The methods for analysing the data are detailed (including tools versions) and you get the access to the data in **Array Express** (Resources).

**Downloads**

Data available for download:

**EXERCISE**

- Go to
**Browse experiments**: filter experiments for*Saccharomyces cerevisiae*. - Select the RNA-seq experiment from
**09-09-2019**. - What is being compared in that experiment? How many comparisons are there?
- What gene(s) has(have) the
**highest positive fold-change**in the**‘14-hour’ vs ‘6-hour’**comparison? What is the corresponding adjusted p-value? - Do you find genes
**up-regulated**both in the**‘14-hour’ vs ‘6-hour’**comparison AND in the**‘26-hour’ vs ‘14-hour’**comparison? - How many samples are found in each experimental group (See the
*Experiment Design*tab)?

### GEO

Let’s explore one GEO record:

https://www.ncbi.nlm.nih.gov/geo/query/acc.cgi?acc=GSE137345

Click on the dark blue button **“Analyze with GEO2R”**.

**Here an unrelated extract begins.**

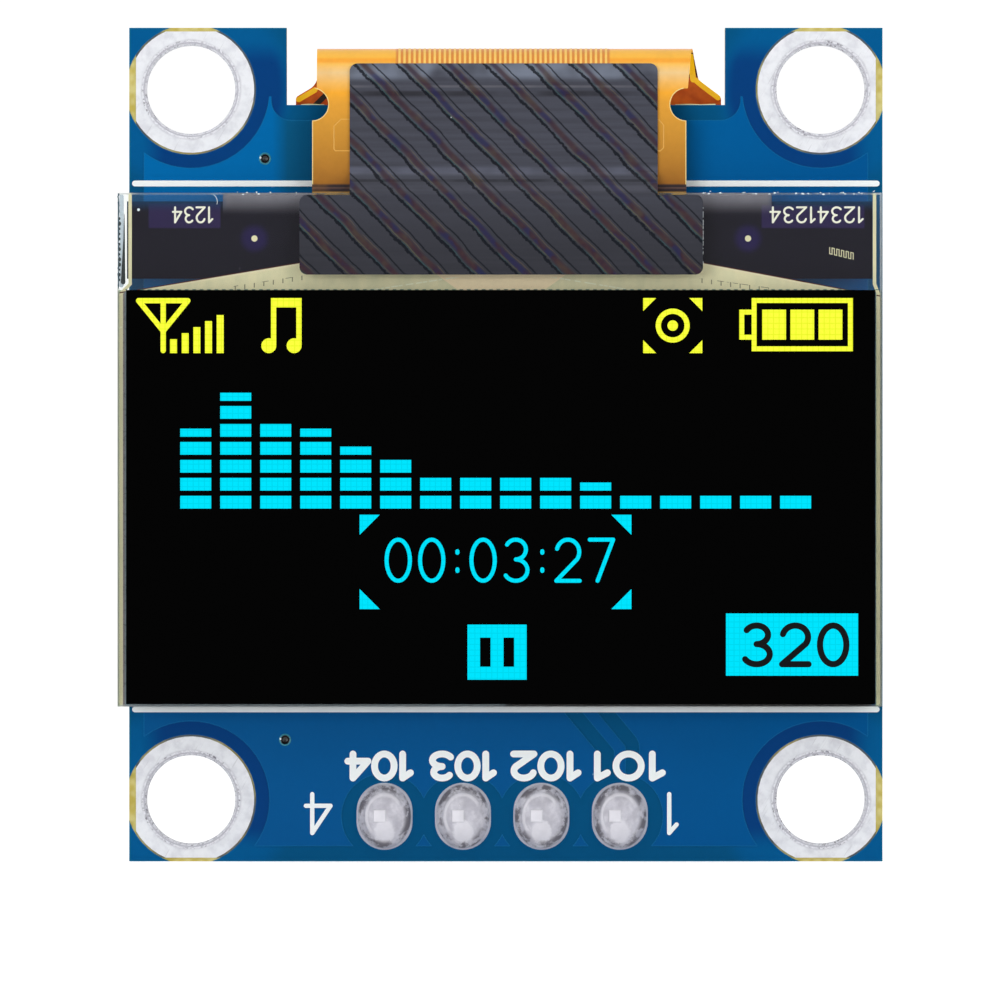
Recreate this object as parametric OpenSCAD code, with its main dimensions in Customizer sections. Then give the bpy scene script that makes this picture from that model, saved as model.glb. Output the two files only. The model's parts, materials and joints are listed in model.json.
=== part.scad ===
// Small OLED display module: a notched circuit board with a glass panel on its front,
// a flex circuit folded through the notch to the back, and a four-pin header.
// Upright: +Z up, +X to the right, the display faces -Y. The origin is the centre of the
// four mounting holes, on the front face of the board's laminate.

/* [Board] */
// Width of the board
board_w = 24.4; // [20:0.1:34]
// Height of the board
board_h = 27; // [26:0.1:34]
// Thickness of the laminate
board_t = 1.2; // [0.6:0.1:2]
// Width of the notch that the flex circuit folds through
notch_w = 14.2; // [13.9:0.1:15]
// Depth of that notch below the top edge
notch_depth = 2.5; // [2:0.1:3.2]
// Diameter of the small plated vias
via_d = 0.3; // [0.2:0.05:0.6]
// Distance from the notch's side to the upper via
via_side = 0.7; // [0.3:0.05:0.75]
// Distance from the notch's floor down to the upper via
via_drop = 1.74; // [1.4:0.02:1.9]
// Height of the lower via above the pin row
via_rise = 2.48; // [2.2:0.02:2.7]

/* [Mounting holes] */
// Finished diameter of a mounting hole
hole_d = 3; // [2:0.1:3.2]
// Distance from a hole's centre to both board edges
hole_inset = 2; // [1.9:0.1:2.6]
// Diameter of the tinned land round a hole
land_d = 4.1; // [3.6:0.05:4.2]
// Thickness of the land
land_t = 0.035; // [0.02:0.005:0.08]
// Thickness of the plated barrel in the hole
barrel_t = 0.05; // [0.03:0.01:0.1]
// Bare laminate between the land's flat and the side edge of the board
land_side_gap = 0.22; // [0.05:0.01:0.4]
// Bare laminate between the land's flat and the top or bottom edge
land_end_gap = 0.12; // [0.05:0.01:0.4]
// Diameter of the opening in the solder mask round a land
mask_opening_d = 4.22; // [4.22:0.01:4.6]
// Diameter round a hole that the copper keeps clear of
copper_keepout_d = 5.1; // [4.6:0.1:5.6]

/* [Copper and coatings] */
// Thickness of the solder mask
mask_t = 0.03; // [0.02:0.005:0.05]
// Height by which copper lifts the mask that covers it
copper_t = 0.03; // [0.02:0.005:0.07]
// Height above the notch's floor of the copper's horns between the notch and the holes
copper_horn = 0.27; // [0.1:0.01:0.4]
// Height by which tinned pads stand proud of the mask
pad_proud = 0.01; // [0.005:0.005:0.02]
// Thickness of the white print
silk_t = 0.02; // [0.01:0.005:0.04]
// Gap between the header and the line printed round it
print_gap = 0.25; // [0.2:0.01:0.3]
// Distance from a part's leads sideways to the box printed round it
print_box_side = 0.7; // [0.6:0.01:0.8]
// Distance from a part's body to the ends of the box printed round it
print_box_end = 0.55; // [0.45:0.01:0.6]
// Width of a printed line
silk_line_w = 0.19; // [0.1:0.01:0.3]
// Gap between the glass and the printed line above it
silk_line_gap = 0.23; // [0.1:0.01:0.4]
// Gap between the glass and the printed line below it
silk_line_under = 0.01; // [0.01:0.01:0.1]
// Distance from the copper to the side edges of the board
copper_side_inset = 0.48; // [0.2:0.01:0.8]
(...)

*“GEO2R is an interactive web tool that allows users to compare two or more groups of Samples in a GEO Series in order to identify genes that are differentially expressed across experimental conditions. Results are presented as a table of genes ordered by significance. GEO2R performs comparisons on original submitter-supplied processed data tables using the GEOquery and limma R packages from the Bioconductor project. Unlike GEO’s other DataSet analysis tools, GEO2R does not rely on curated DataSets and interrogates the original Series Matrix data file directly.”*

Click on the top of the table “Samples” “Define groups” and define 2 groups: **KO_control** and **WT_control**.

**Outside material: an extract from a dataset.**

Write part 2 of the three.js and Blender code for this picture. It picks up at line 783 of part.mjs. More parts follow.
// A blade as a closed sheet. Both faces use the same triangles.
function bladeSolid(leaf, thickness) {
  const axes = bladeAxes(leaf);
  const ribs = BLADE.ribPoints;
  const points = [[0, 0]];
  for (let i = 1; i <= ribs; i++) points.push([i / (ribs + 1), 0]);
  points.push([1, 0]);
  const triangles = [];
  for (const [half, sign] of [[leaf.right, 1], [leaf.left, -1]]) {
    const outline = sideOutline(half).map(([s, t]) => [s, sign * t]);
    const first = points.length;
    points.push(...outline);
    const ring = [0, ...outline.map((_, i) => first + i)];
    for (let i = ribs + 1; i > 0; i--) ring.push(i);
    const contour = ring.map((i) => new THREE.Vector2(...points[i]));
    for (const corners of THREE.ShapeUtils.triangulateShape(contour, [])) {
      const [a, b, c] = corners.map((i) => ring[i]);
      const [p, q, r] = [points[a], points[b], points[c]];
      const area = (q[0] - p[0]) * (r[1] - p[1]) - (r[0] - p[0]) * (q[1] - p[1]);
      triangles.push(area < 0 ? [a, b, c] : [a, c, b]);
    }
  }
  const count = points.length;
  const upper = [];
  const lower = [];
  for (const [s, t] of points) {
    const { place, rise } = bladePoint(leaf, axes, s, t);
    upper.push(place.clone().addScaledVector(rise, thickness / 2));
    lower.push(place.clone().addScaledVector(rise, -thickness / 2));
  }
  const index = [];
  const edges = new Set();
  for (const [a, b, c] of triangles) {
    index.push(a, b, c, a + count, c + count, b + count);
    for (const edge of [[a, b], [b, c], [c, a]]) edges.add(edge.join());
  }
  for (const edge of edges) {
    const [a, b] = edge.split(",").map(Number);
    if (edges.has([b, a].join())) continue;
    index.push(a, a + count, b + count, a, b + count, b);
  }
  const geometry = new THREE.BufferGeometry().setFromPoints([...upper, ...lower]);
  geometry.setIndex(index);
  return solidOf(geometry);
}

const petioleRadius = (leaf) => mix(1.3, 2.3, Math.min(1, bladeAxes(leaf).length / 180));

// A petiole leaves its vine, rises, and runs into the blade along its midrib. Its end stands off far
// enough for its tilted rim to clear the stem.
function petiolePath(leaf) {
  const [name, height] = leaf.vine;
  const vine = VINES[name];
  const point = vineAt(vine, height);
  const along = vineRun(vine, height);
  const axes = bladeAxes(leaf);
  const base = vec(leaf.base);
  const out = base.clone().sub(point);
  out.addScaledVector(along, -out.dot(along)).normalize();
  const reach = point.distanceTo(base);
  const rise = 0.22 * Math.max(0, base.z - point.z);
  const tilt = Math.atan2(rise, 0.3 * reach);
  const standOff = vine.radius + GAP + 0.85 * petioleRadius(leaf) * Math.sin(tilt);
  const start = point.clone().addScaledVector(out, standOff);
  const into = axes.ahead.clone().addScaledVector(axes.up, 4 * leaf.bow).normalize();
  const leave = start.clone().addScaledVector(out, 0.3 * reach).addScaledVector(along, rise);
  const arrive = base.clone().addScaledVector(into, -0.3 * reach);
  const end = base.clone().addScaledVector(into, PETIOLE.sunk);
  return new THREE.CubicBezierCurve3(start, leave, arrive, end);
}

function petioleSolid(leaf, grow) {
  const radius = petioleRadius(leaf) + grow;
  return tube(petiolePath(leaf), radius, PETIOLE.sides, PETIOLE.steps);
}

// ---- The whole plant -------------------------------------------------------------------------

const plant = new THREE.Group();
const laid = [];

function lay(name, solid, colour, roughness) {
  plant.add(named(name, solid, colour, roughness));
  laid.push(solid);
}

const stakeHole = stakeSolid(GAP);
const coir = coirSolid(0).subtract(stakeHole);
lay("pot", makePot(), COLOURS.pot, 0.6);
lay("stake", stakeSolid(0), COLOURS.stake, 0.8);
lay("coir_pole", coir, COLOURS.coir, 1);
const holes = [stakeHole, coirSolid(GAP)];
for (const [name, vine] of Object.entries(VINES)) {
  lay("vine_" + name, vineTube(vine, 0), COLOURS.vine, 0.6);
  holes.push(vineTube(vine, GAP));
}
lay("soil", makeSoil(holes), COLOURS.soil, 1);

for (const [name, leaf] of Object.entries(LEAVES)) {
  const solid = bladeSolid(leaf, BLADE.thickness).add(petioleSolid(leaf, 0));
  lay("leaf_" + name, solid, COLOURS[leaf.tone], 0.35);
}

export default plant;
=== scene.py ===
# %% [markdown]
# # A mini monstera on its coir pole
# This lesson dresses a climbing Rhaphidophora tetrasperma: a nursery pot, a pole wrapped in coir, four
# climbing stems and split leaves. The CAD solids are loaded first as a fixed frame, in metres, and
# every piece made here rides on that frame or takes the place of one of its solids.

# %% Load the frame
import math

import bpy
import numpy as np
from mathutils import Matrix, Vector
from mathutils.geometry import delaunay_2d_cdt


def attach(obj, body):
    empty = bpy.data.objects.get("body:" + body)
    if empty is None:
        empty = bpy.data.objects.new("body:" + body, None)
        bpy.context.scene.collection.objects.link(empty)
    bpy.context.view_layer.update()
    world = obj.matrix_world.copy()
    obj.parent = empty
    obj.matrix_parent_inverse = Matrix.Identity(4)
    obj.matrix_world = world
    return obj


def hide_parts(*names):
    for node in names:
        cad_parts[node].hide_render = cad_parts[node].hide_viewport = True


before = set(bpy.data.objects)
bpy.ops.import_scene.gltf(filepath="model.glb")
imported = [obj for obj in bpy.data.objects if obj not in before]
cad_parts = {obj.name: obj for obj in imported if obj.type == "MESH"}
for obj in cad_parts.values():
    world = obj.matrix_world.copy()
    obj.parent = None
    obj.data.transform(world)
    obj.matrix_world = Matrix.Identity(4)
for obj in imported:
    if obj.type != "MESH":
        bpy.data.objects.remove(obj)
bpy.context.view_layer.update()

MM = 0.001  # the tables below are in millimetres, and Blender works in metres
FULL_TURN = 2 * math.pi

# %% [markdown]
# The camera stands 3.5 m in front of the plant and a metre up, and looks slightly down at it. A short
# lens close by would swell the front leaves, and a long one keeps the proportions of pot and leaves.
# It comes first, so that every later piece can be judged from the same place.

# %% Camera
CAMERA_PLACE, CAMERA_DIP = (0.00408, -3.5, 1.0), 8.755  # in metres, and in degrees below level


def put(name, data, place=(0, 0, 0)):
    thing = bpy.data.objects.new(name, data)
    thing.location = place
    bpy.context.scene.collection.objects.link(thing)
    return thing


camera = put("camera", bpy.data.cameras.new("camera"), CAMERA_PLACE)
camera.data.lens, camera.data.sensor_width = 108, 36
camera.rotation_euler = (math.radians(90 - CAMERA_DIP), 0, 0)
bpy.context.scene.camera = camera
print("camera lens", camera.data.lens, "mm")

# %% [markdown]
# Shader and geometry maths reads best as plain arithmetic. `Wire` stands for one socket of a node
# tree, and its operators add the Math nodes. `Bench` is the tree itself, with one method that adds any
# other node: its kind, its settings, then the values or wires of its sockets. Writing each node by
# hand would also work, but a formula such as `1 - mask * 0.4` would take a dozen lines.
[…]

Select samples one-by-one and assign to corresponding groups:

- Samples
**GSM4076039**to**GSM4076044**(6 samples) correspond to**WT_control** - Samples
**GSM4076051**to**GSM4076056**(6 samples) correspond to**KO_control**

To do so, select rows that correspond to those samples, then click on the corresponding experimental group in **Define groups**.

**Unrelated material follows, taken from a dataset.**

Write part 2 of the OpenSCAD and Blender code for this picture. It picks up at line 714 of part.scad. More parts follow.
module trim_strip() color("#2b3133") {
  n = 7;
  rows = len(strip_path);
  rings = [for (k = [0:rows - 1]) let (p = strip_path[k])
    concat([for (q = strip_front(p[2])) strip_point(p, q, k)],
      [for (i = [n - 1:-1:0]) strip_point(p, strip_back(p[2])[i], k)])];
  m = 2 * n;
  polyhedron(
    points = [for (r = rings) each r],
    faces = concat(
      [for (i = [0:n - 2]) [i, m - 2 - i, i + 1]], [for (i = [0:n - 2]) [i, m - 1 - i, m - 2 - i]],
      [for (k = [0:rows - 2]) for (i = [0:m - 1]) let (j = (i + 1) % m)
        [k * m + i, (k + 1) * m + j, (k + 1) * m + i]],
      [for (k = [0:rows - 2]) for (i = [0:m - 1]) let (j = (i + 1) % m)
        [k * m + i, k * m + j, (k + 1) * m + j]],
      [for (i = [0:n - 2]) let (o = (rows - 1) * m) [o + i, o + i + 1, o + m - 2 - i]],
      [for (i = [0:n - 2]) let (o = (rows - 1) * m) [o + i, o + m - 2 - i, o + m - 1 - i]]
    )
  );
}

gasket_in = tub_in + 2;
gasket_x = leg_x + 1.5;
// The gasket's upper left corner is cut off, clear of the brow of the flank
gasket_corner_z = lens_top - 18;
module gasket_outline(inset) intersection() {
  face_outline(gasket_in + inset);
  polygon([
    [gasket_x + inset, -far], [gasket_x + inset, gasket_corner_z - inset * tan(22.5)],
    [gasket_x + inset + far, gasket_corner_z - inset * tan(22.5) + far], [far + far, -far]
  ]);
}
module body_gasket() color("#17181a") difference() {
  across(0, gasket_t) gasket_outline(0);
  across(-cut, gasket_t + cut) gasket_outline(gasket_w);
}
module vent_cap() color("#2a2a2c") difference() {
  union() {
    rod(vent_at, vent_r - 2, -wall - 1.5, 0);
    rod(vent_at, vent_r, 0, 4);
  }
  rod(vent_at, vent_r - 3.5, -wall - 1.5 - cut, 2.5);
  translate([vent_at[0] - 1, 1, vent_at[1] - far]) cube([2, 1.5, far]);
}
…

Do the same for the second experimental group.

At the bottom of the page click the blue button **Top 250** to see the top 250 differentially expressed genes between KO_control and WT_control.

**NOTE** that whether the result you obtain depicts **KO vs WT** or **WT vs KO** depends on which experimental group you **created first**!

The first ine you create is the **reference**: if you first create the **WT**, then the analysis will show the result as **KO vs WT**, and vice versa.

The result is one row per gene/probe. Click on this row to see the expression of that gene/probe in each sample:

The first column represents the **Affymetrix probe ID**. To get the more informative **gene symbol**, click on **Select columns** and tick **GeneSymbol** and **Description**, then **Set**.

You can look for the **Caveolin 1** gene (the one knocked-out in the assay): what are its **logFC** (log2 Fold Change), **P.Value** and **adj.P.Val** (adjusted p-value) ?

We can see that running the analysis with default options not a single gene was found significantly regulated in KO_control versus WT_control (at the FDR adjusted p-value < 0.05).

The GEO page links to the publication where the results of the microarray analysis were published.

In the **Minimal overlap between HepCAV1ko and global Cav1 knockout datasets** section of the paper, it is written:

“*To assess the impact of hepatocyte-specific Cav1 knockout on liver gene expression profiles, we analyzed microarray data of male HepCAV1ko and HepCAV1wt mice liver. We found 1211 genes regulated (*p* < 0.05), among them 623 upregulated and 588 downregulated genes*”

This section tells us that the selection was based on the **p-value** and not on the **FDR-adjusted p-value**!

How many genes do we find up- or down- regulated, based on **p-value < 0.05**?

We can **save all results**, and figure it out:

**Save all results**opens a new browser window. Select all the content of the window (CTRL + A) and copy (CTRL + C).- Next, open an empty Excel (on the training room’s computers,
**libreoffice**) sheet, and paste. - Finally, you will need to split the data:
**Data**->**Text to columns**. Choose the**Space**as**separator**. - Now that the table is properly formatted, filter the
**P.Value**column and answer the previous question: how many genes do we find up- or down- regulated, based on**p-value < 0.05**?